A única maneira de você renunciar a tudo o que tem é percebendo que tudo o que você tem não se compara nem de longe com aquilo que Deus quer dar a você.
3. Discipulado requer que haja em nós um desejo intenso de sermos usados por Deus.
O discipulado requer em nós o desejo de sermos parte de algo maior do que nós mesmos. Desejo de ter o privilégio (já que não é um direito) de sermos usados por Deus e identificados com o seu Reino (e não apenas com uma profissão). Desejo de darmos às nossas vidas uma dimensão eterna, descobrindo ou reavivando nossos dons e usando esses dons no Reino de Deus e para a glória de Deus, enquanto nos alegramos com os resultados.
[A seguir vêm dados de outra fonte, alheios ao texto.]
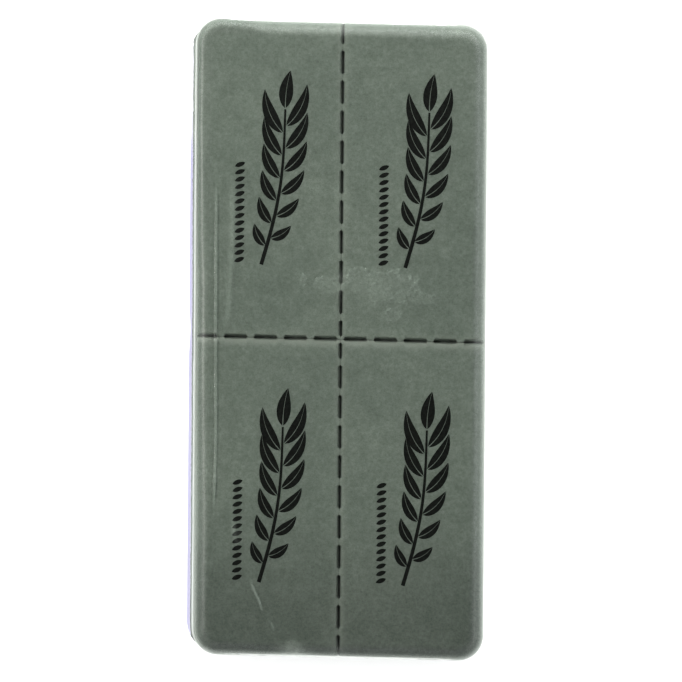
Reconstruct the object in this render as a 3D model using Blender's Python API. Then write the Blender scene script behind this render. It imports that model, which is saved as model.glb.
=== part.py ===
"""A block of four tear-off foam pads in a clear shrink sleeve.

Two lines of perforations cut one foam block into four equal pads. A thin film sleeve holds them together. It is
open at both ends, where its film curls over the block's rounded edges and leaves an oval opening.

+Z is up, out of the printed face, and +Y runs along the block. The origin is the middle of the underside.
"""

import math

import bmesh
import bpy

MM = 0.001

# The perforating rule: three parts cut to one part tie, repeated every quarter inch.
PITCH = 6.35 * MM
TIE_LENGTH = PITCH / 4
SLIT_WIDTH = 0.8 * MM
TIES_ACROSS = 4
TIES_ALONG = 10

# The foam block, before it is torn apart.
BLOCK_WIDTH = 9.5 * PITCH
BLOCK_LENGTH = 21 * PITCH
FOAM_THICKNESS = 13.9 * MM
CORNER_RADIUS = 5.0 * MM
EDGE_RADIUS = 2.0 * MM
LIP_RADIUS = 0.6 * MM
TIE_RECESS = 0.5 * MM

# The film. Its left wall stands off the foam, because the sleeve is a little wide for the block.
FILM_WALL = 0.25 * MM
FILM_GAP = 0.3 * MM
FILM_SLACK = 0.9 * MM
TEAR_GAP = 0.3 * MM
END_OPENING_WIDTH = 46.0 * MM
END_OPENING_HEIGHT = 7.5 * MM

FILM_OFFSET = FILM_WALL + FILM_GAP
FILM_HALF_WIDTH = BLOCK_WIDTH / 2 + FILM_SLACK / 2 + FILM_OFFSET
FILM_HALF_LENGTH = BLOCK_LENGTH / 2 + FILM_OFFSET
FILM_HEIGHT = FOAM_THICKNESS + 2 * FILM_OFFSET
SLEEVE_HALF_LENGTH = FILM_HALF_LENGTH - CORNER_RADIUS - FILM_OFFSET
BLOCK_CENTRE_X = FILM_SLACK / 2

CORNER_STEPS = 8
EDGE_STEPS = 6
ARC_STEPS = 12
CUTTER_REACH = 20.0 * MM

FOAM_COLOUR = (0.155, 0.185, 0.150, 1.0)
FILM_COLOUR = (0.900, 0.905, 0.930, 1.0)


def clear_scene():
    for obj in list(bpy.data.objects):
        bpy.data.objects.remove(obj, do_unlink=True)


def make_material(name, colour, roughness, alpha=1.0):
    material = bpy.data.materials.new(name)
    material.use_nodes = True
    shader = material.node_tree.nodes["Principled BSDF"]
    shader.inputs["Base Color"].default_value = colour
    shader.inputs["Roughness"].default_value = roughness
    shader.inputs["Metallic"].default_value = 0.0
    shader.inputs["Alpha"].default_value = alpha
    return material


def add_object(name, mesh, material=None):
    obj = bpy.data.objects.new(name, mesh)
    bpy.context.scene.collection.objects.link(obj)
    if material:
        mesh.materials.append(material)
        mesh.shade_smooth()
        mesh.set_sharp_from_angle(angle=math.radians(35))
    return obj


def add_cutter(name, mesh):
    cutter = add_object(name, mesh)
    cutter.hide_render = True
    cutter.display_type = "WIRE"
    return cutter


def mesh_from_rings(name, rings):
    """A closed solid through a stack of rings with equal point counts, each ring a list of (x, y, z)."""
    shape = bmesh.new()
    stack = [[shape.verts.new(point) for point in ring] for ring in rings]
    for lower, upper in zip(stack, stack[1:]):
        for i in range(len(lower)):
            j = (i + 1) % len(lower)
            shape.faces.new((lower[i], lower[j], upper[j], upper[i]))
    shape.faces.new(stack[0][::-1])
    shape.faces.new(stack[-1])
    bmesh.ops.recalc_face_normals(shape, faces=shape.faces)
    mesh = bpy.data.meshes.new(name)
    shape.to_mesh(mesh)
    shape.free()
    return mesh


def mesh_from_boxes(name, boxes):
    """Separate closed boxes in one mesh, each given by its lowest and highest corner."""
    shape = bmesh.new()
    for low, high in boxes:
        made = bmesh.ops.create_cube(shape, size=1.0)
        for vert in made["verts"]:
            vert.co = [low[k] if vert.co[k] < 0 else high[k] for k in range(3)]
    bmesh.ops.recalc_face_normals(shape, faces=shape.faces)
    mesh = bpy.data.meshes.new(name)
    shape.to_mesh(mesh)
    shape.free()
    return mesh


def edge_levels(bottom, top, radius):
    """(height, distance to the nearer face) of each ring of a block whose top and bottom edges are rounded."""
    drops = [radius * (1 - math.cos(math.pi / 2 * k / EDGE_STEPS)) for k in range(EDGE_STEPS + 1)]
    lower = [(bottom + drop, drop) for drop in drops]
    upper = [(top - drop, drop) for drop in reversed(drops)]
    return lower + upper


def round_inset(depth, radius):
    """How far an edge rounded to radius has drawn in, at this depth below the face."""
    if depth >= radius:
        return 0.0
    return radius - math.sqrt(radius**2 - (radius - depth) ** 2)


def corner_arc(centre_x, centre_y, radius, start):
    turns = [start + math.pi / 2 * k / CORNER_STEPS for k in range(CORNER_STEPS + 1)]
    return [(centre_x + radius * math.cos(a), centre_y + radius * math.sin(a)) for a in turns]


def rounded_block(name, half_x, half_y, bottom, top, corner_radius, edge_radius):
    """A slab about x = y = 0 with round corners in plan and rounded top and bottom edges."""
    rings = []
    for height, depth in edge_levels(bottom, top, edge_radius):
        radius = corner_radius - round_inset(depth, edge_radius)
        x = half_x - corner_radius
        y = half_y - corner_radius
        outline = []
        for quarter, (side_x, side_y) in enumerate(((1, 1), (-1, 1), (-1, -1), (1, -1))):
            outline += corner_arc(side_x * x, side_y * y, radius, quarter * math.pi / 2)
        rings.append([(px, py, height) for px, py in outline])
    return mesh_from_rings(name, rings)


def pad_outline(outer_inset, tear_inset):
    """One pad seen from above, with the crossing of the perforations at (0, 0) and the block's corner at +X +Y."""
    tear = SLIT_WIDTH / 2 + tear_inset
    width = BLOCK_WIDTH / 2
    length = BLOCK_LENGTH / 2
    arc = corner_arc(width - CORNER_RADIUS, length - CORNER_RADIUS, CORNER_RADIUS - outer_inset, 0.0)
    return [(tear, tear), (width - outer_inset, tear), *arc, (tear, length - outer_inset)]


def tie_boxes():
    """The half ties on one pad's two torn edges, as (u, v) boxes that reach into the pad."""
    near = TEAR_GAP / 2
    far = SLIT_WIDTH / 2 + LIP_RADIUS
    half = TIE_LENGTH / 2
    boxes = [((near, near), (half, half))]
    for k in range(1, TIES_ACROSS + 1):
        middle = k * PITCH
        boxes.append(((middle - half, near), (middle + half, far)))
    for k in range(TIES_ALONG):
        middle = (k + 0.75) * PITCH
        boxes.append(((near, middle - half), (far, middle + half)))
    return boxes


def place(u, v, side_x, side_y):
    """A point of the pad outline, turned to the pad's own quarter of the block."""
    return BLOCK_CENTRE_X + side_x * u, side_y * v


def make_pad(name, side_x, side_y, material):
    bottom = FILM_OFFSET
    top = FILM_OFFSET + FOAM_THICKNESS
    rings = []
    for height, depth in edge_levels(bottom, top, EDGE_RADIUS):
        outline = pad_outline(round_inset(depth, EDGE_RADIUS), round_inset(depth, LIP_RADIUS))
        rings.append([(*place(u, v, side_x, side_y), height) for u, v in outline])
    pad = add_object(name, mesh_from_rings(name, rings), material)

    boxes = []
    for first, second in tie_boxes():
        corners = [place(*first, side_x, side_y), place(*second, side_x, side_y)]
        low = [min(c[k] for c in corners) for k in range(2)]
        high = [max(c[k] for c in corners) for k in range(2)]
        boxes.append(((*low, bottom + TIE_RECESS), (*high, top - TIE_RECESS)))
    ties = add_cutter(name + "_ties", mesh_from_boxes(name + "_ties", boxes))
    join = pad.modifiers.new("ties", "BOOLEAN")
    join.operation = "UNION"
    join.object = ties
    return pad


def film_solid(name, inset):
    """The sleeve's outer shape drawn in by inset, solid all through."""
    return rounded_block(
        name,
        FILM_HALF_WIDTH - inset,
        FILM_HALF_LENGTH - inset,
        inset,
        FILM_HEIGHT - inset,
        CORNER_RADIUS + FILM_OFFSET - inset,
        EDGE_RADIUS + FILM_OFFSET - inset,
    )


def end_opening(name):
    """A bar with round ends along Y, the shape of the opening that the shrunk film leaves at each end."""
    radius = END_OPENING_HEIGHT / 2
    reach_x = END_OPENING_WIDTH / 2 - radius
    middle_z = FILM_HEIGHT / 2
    outline = []
    for side, start in ((1, -math.pi / 2), (-1, math.pi / 2)):
        for k in range(ARC_STEPS + 1):
            angle = start + math.pi * k / ARC_STEPS
            x = side * reach_x + radius * math.cos(angle)
            outline.append((x, middle_z + radius * math.sin(angle)))
    reach_y = FILM_HALF_LENGTH + CUTTER_REACH
    return mesh_from_rings(name, [[(x, y, z) for x, z in outline] for y in (-reach_y, reach_y)])


def span_box(name, low_y, high_y):
    """A box wider and taller than the film, between two heights along Y."""
    x = FILM_HALF_WIDTH + CUTTER_REACH
    low = (-x, low_y, -CUTTER_REACH)
    high = (x, high_y, FILM_HEIGHT + CUTTER_REACH)
    return mesh_from_boxes(name, [(low, high)])


def cut(obj, operation, other):
    modifier = obj.modifiers.new(operation.lower(), "BOOLEAN")
    modifier.operation = operation
    modifier.object = other


def make_film(material):
    hollow = add_cutter("film_hollow", film_solid("film_hollow", FILM_WALL))
    opening = add_cutter("film_end_opening", end_opening("film_end_opening"))
    start = SLEEVE_HALF_LENGTH + TEAR_GAP
    end = FILM_HALF_LENGTH + CUTTER_REACH
    spans = {
        "film_sleeve": (-SLEEVE_HALF_LENGTH, SLEEVE_HALF_LENGTH),
        "film_end_lip_upper": (start, end),
        "film_end_lip_lower": (-end, -start),
    }
    for name, (low_y, high_y) in spans.items():
        piece = add_object(name, film_solid(name, 0.0), material)
        cut(piece, "DIFFERENCE", hollow)
        cut(piece, "INTERSECT", add_cutter(name + "_span", span_box(name + "_span", low_y, high_y)))
        if name != "film_sleeve":
            cut(piece, "DIFFERENCE", opening)


def make_foam(material):
    for row, side_y in (("upper", 1), ("lower", -1)):
        for column, side_x in (("left", -1), ("right", 1)):
            make_pad(f"foam_pad_{row}_{column}", side_x, side_y, material)


def main():
    clear_scene()
    make_foam(make_material("foam", FOAM_COLOUR, 0.85))
    make_film(make_material("film", FILM_COLOUR, 0.12, alpha=0.15))


main()
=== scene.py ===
"""Looks of the perforated foam brick.

It has four foam pads, a mark printed on each of them, and a shrink film round all four.
"""

import math

import bpy
import numpy as np
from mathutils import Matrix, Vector, noise


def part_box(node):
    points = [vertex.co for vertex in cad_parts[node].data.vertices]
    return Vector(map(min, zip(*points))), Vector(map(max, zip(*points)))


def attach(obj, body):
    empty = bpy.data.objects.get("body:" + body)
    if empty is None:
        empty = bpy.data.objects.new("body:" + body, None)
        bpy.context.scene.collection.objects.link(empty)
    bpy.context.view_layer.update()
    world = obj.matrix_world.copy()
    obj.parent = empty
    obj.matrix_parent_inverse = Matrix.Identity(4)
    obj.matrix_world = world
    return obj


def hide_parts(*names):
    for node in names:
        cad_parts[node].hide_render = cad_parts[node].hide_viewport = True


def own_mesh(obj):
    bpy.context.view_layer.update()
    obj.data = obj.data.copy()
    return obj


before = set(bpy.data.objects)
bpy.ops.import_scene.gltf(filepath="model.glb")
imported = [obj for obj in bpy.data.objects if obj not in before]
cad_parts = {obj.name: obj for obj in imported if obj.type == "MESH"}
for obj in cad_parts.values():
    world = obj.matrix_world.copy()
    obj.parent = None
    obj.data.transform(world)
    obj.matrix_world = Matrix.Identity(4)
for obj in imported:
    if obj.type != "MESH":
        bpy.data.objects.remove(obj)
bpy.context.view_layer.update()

MM = 0.001

# ---------------------------------------------------------------- sizes, from the frame

pad_low, pad_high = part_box("foam_pad_upper_right")
BLOCK_X = (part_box("foam_pad_upper_left")[1].x + pad_low.x) / 2
CUT_WIDTH = pad_high.x - BLOCK_X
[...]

Num tempo em que pessoas consideradas cristãs cedem a tentações, usam o dom que Deus lhes deu para a sua própria glória e exploram o povo de Deus, precisamos ser lembrados de que o discipulado não é uma escolha para o crente em Jesus. Discipulado é uma exigência para você e para mim.
Somos o melhor que podemos ser quando estamos sendo transformados pelo Espírito de Deus. E a vida é mais empolgante quando descobrimos a nossa realização em Deus e no chamado que Ele nos fez para sermos Seus discípulos e discípulas.